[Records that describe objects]
______

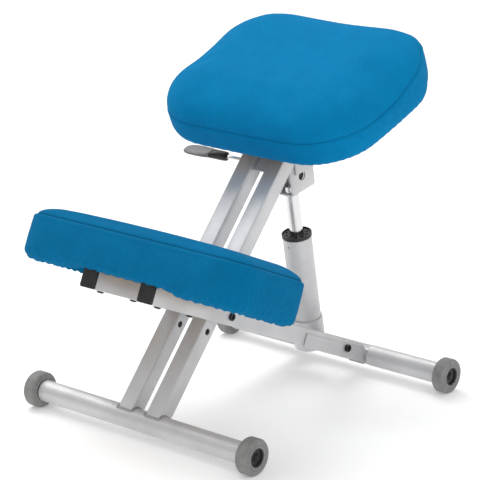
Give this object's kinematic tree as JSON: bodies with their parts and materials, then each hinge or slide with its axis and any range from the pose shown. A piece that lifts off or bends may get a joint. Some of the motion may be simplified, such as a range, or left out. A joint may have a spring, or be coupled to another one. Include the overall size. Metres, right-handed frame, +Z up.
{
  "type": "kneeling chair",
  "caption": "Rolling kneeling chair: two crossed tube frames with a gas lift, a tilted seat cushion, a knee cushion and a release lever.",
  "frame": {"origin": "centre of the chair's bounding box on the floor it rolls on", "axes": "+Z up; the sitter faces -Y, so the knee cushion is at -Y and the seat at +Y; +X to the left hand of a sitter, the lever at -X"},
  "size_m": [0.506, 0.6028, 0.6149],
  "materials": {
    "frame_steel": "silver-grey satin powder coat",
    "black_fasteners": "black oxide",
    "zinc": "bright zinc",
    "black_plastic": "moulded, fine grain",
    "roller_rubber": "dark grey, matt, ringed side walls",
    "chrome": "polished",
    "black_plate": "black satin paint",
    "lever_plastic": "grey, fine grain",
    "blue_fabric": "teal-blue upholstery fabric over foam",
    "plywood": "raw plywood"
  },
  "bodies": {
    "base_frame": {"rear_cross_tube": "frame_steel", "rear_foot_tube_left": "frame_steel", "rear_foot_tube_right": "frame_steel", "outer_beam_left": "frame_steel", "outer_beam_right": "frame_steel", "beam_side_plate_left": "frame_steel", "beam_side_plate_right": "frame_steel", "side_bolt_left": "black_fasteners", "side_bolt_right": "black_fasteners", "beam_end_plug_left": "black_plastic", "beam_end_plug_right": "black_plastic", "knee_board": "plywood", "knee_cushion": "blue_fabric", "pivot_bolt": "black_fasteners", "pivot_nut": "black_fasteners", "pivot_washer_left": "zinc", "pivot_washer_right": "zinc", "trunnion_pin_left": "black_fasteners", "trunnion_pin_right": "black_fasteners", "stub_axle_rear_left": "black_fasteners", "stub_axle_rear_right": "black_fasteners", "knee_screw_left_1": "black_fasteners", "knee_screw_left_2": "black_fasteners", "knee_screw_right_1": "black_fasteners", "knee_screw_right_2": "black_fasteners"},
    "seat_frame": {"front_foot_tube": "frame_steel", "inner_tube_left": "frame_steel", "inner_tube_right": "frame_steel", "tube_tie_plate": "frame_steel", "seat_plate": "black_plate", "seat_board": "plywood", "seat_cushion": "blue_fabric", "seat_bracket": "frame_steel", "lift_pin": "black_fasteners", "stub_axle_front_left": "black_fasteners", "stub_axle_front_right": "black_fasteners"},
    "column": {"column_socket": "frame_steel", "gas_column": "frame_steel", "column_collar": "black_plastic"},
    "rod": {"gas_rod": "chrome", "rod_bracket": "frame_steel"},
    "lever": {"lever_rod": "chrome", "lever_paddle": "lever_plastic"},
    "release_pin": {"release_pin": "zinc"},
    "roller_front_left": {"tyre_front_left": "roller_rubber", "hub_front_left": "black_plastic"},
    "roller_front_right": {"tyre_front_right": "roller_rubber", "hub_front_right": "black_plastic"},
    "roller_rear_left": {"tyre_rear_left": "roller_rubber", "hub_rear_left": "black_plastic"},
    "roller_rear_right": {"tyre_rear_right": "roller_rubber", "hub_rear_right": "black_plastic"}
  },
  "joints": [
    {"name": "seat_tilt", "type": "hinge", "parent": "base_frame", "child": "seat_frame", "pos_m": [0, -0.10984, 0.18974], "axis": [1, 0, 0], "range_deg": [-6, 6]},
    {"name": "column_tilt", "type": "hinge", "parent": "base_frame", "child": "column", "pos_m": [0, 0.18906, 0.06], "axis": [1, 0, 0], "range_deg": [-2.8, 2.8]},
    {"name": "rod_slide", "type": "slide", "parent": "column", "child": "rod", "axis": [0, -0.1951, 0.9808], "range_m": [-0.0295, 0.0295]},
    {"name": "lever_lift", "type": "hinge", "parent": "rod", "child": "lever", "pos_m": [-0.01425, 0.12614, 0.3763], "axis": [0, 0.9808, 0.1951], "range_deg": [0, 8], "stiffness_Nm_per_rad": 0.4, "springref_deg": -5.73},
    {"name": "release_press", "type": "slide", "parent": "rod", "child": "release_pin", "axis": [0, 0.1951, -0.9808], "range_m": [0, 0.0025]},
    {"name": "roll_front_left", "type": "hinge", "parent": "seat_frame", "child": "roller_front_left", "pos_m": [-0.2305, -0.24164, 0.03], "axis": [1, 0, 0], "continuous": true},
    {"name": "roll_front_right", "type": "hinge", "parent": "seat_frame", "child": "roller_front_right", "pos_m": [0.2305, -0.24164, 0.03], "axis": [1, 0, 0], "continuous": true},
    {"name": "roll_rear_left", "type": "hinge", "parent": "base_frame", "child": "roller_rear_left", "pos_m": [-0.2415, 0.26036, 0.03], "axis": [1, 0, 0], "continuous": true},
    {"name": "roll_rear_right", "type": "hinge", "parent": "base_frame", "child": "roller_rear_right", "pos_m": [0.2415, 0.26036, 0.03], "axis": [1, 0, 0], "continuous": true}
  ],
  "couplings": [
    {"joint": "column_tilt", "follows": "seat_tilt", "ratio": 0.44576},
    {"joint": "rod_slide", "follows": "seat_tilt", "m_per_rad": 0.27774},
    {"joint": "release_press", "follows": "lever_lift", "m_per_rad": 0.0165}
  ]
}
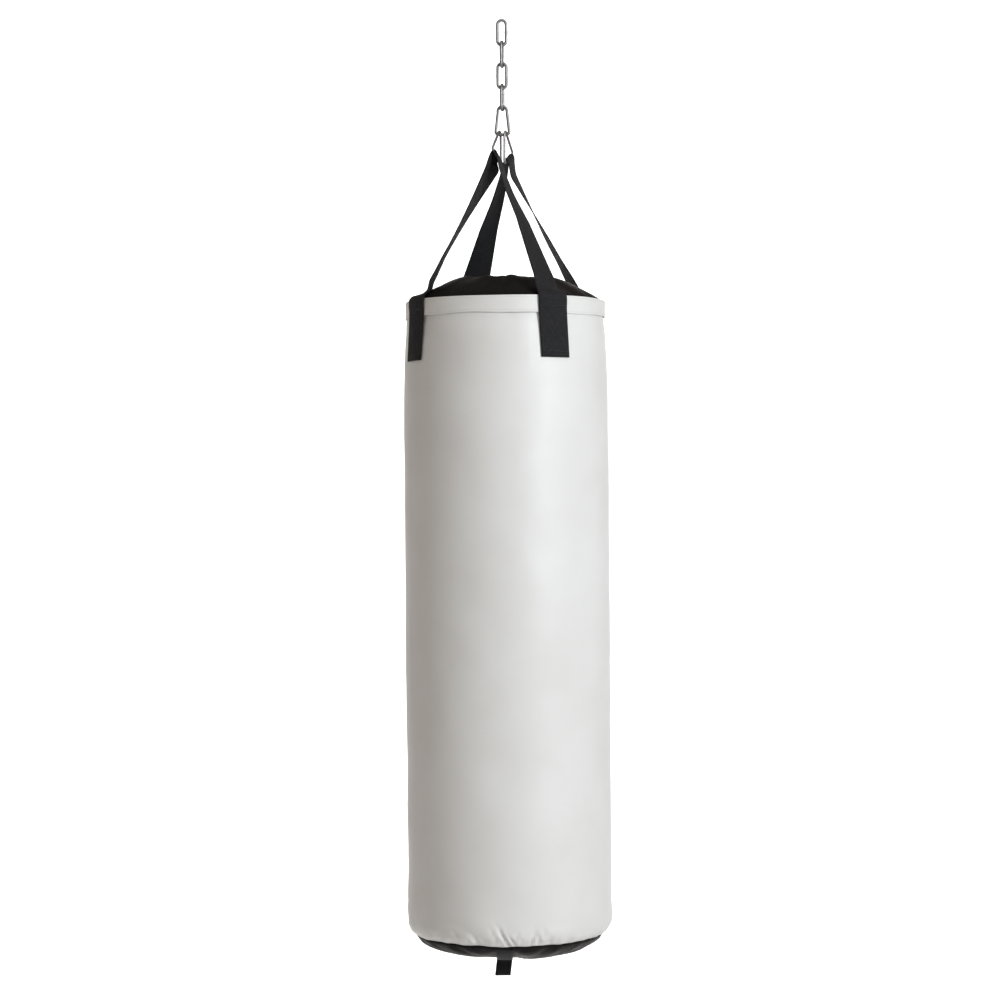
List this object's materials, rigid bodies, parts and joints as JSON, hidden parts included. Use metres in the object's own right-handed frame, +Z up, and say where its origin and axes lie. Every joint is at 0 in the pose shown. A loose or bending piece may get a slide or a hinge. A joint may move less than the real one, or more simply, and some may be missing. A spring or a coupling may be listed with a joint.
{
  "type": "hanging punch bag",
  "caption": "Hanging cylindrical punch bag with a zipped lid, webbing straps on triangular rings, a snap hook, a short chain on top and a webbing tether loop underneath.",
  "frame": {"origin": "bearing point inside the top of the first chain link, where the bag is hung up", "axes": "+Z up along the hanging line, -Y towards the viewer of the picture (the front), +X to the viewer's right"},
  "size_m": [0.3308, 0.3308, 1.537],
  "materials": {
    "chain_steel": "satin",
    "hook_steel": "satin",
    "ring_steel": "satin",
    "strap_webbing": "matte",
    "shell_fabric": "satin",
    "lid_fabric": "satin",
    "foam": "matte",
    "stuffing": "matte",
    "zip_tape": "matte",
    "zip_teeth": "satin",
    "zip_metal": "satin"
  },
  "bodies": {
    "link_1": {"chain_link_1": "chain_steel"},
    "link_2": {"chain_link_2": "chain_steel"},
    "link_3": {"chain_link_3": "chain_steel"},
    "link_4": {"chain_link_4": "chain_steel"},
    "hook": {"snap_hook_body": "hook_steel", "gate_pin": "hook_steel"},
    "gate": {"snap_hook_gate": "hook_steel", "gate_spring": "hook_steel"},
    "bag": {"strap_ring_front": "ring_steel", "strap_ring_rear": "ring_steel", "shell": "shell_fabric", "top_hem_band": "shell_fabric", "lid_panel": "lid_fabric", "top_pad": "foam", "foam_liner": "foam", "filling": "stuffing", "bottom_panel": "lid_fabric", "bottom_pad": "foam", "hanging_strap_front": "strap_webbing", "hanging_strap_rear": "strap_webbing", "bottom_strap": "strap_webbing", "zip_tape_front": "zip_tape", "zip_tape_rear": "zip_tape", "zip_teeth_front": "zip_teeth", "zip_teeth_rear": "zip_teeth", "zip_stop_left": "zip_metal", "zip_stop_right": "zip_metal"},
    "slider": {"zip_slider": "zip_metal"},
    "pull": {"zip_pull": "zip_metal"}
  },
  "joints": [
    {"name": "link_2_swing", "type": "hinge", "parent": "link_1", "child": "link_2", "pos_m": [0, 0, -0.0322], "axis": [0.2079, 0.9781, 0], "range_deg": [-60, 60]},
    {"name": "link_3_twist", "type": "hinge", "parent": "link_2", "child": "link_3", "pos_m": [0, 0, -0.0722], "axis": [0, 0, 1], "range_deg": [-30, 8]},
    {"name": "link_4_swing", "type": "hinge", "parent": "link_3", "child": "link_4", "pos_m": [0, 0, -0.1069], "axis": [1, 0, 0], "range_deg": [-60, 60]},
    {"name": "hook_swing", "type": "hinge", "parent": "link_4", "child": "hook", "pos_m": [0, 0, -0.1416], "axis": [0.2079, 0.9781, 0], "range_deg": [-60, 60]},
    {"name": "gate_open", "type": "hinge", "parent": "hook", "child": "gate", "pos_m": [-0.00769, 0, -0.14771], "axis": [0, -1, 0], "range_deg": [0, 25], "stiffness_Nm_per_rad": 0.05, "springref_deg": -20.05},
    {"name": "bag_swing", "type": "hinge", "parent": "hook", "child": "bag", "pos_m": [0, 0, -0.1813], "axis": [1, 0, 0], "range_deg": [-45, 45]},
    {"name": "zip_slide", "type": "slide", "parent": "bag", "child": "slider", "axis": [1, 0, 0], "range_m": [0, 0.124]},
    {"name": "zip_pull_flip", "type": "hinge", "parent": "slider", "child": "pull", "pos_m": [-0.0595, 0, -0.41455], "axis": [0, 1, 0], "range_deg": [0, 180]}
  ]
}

______

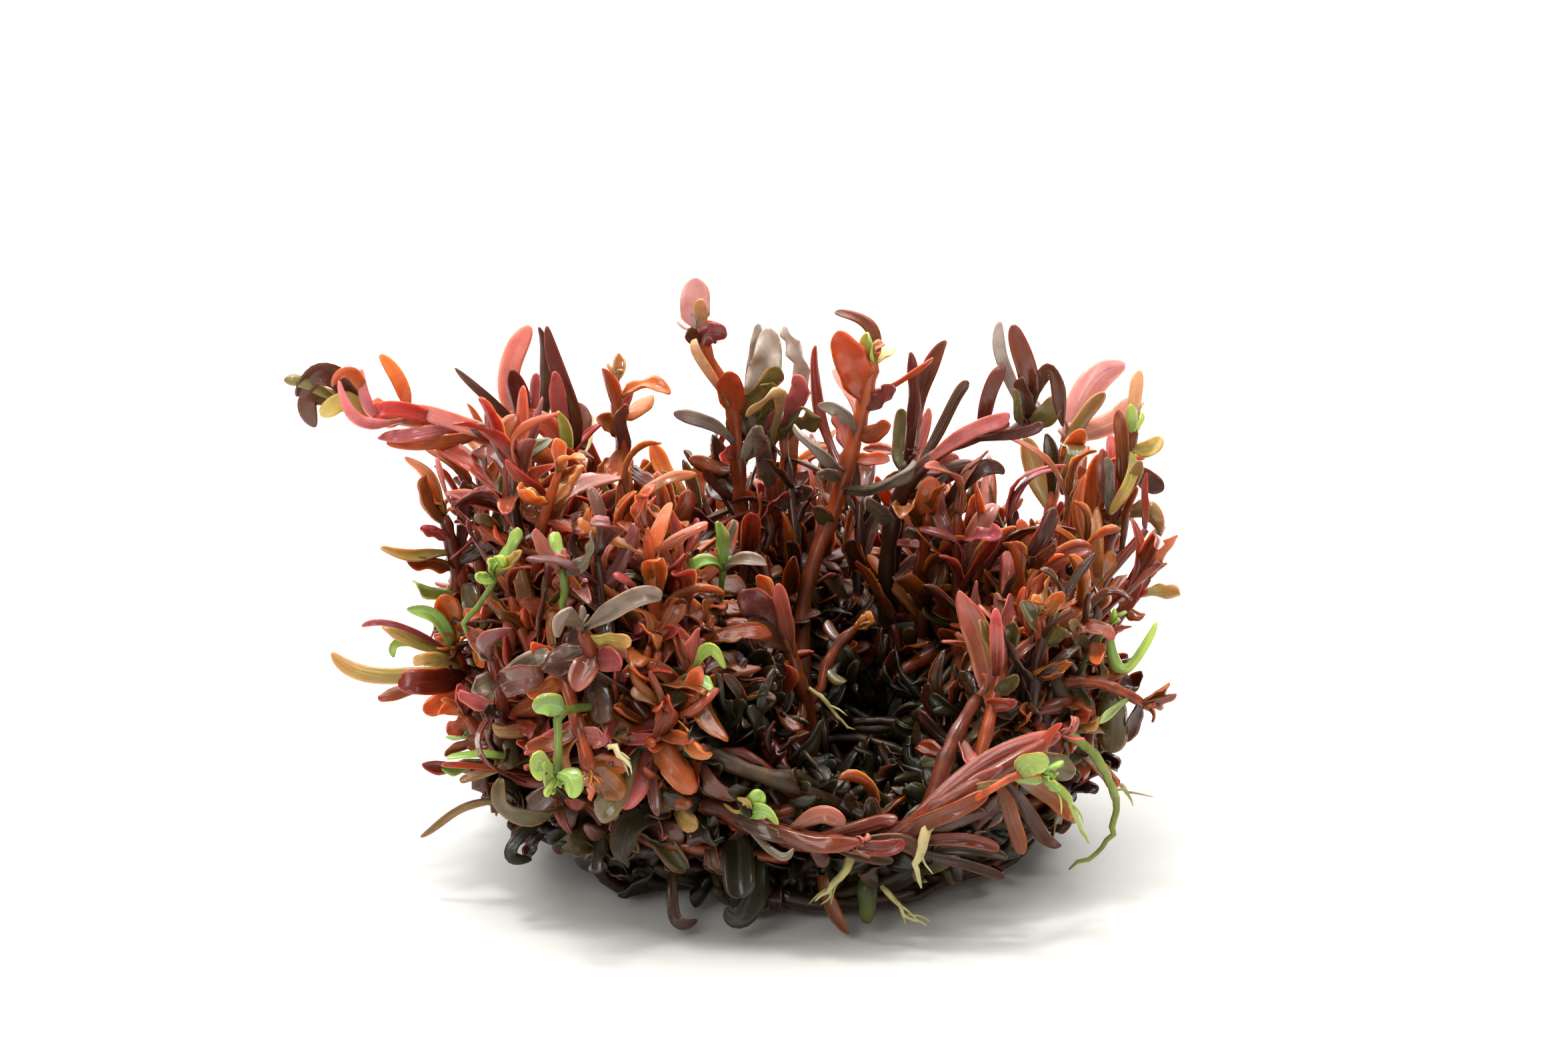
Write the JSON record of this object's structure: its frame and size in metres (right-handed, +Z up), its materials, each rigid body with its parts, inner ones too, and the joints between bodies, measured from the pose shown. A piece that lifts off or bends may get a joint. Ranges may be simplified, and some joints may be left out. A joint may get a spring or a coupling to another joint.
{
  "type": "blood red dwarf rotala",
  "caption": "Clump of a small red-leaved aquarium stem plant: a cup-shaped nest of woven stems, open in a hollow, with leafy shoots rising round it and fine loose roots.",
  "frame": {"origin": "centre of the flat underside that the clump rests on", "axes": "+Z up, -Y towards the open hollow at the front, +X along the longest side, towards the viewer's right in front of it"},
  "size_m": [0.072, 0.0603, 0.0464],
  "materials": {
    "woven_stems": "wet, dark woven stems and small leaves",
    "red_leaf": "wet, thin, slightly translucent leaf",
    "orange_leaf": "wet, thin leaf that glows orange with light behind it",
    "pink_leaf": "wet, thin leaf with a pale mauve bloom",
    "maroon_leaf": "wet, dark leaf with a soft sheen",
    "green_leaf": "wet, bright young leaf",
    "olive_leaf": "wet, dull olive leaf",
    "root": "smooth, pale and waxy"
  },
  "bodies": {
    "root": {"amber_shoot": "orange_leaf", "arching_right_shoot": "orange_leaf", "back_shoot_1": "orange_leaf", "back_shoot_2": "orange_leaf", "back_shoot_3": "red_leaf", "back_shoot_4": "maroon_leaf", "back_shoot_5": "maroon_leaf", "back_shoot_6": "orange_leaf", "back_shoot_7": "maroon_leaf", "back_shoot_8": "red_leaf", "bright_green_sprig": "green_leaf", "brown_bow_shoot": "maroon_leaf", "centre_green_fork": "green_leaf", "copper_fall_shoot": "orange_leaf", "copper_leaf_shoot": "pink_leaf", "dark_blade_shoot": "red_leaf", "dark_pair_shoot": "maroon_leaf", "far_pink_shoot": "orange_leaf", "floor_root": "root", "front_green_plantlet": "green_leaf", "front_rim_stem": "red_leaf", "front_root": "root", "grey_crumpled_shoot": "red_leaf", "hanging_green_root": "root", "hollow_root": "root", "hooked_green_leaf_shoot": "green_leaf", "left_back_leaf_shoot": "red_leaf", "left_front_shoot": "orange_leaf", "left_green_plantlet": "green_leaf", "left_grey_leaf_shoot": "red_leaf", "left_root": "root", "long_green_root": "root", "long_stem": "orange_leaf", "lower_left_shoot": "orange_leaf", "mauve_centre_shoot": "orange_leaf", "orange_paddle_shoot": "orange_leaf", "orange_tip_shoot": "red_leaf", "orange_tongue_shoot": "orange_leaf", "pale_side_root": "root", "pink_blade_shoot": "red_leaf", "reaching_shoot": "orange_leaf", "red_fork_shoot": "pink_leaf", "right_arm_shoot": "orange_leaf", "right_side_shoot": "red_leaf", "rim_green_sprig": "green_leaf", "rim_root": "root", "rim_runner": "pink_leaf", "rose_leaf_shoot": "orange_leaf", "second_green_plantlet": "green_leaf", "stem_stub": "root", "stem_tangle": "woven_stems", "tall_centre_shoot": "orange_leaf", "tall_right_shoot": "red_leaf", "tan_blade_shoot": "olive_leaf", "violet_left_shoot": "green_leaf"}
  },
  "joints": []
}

______

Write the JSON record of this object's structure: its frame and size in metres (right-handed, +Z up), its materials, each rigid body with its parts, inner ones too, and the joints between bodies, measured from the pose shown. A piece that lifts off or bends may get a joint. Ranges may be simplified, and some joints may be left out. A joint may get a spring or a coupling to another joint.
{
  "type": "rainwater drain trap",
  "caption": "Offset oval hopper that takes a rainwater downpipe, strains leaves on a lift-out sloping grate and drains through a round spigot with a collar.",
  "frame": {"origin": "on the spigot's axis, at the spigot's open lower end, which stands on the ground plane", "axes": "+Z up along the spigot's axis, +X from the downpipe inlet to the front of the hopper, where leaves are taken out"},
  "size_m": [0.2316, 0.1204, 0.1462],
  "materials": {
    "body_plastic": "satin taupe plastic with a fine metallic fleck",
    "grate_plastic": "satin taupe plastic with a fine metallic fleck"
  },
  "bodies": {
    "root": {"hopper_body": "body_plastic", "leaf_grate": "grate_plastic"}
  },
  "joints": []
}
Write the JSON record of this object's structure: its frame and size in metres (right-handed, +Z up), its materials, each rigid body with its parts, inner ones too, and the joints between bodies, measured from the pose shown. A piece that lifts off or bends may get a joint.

______

= Problem =
For the material, find the number of lines holding the word "loose" and give that figure and nothing more.

= Answer to the task =
2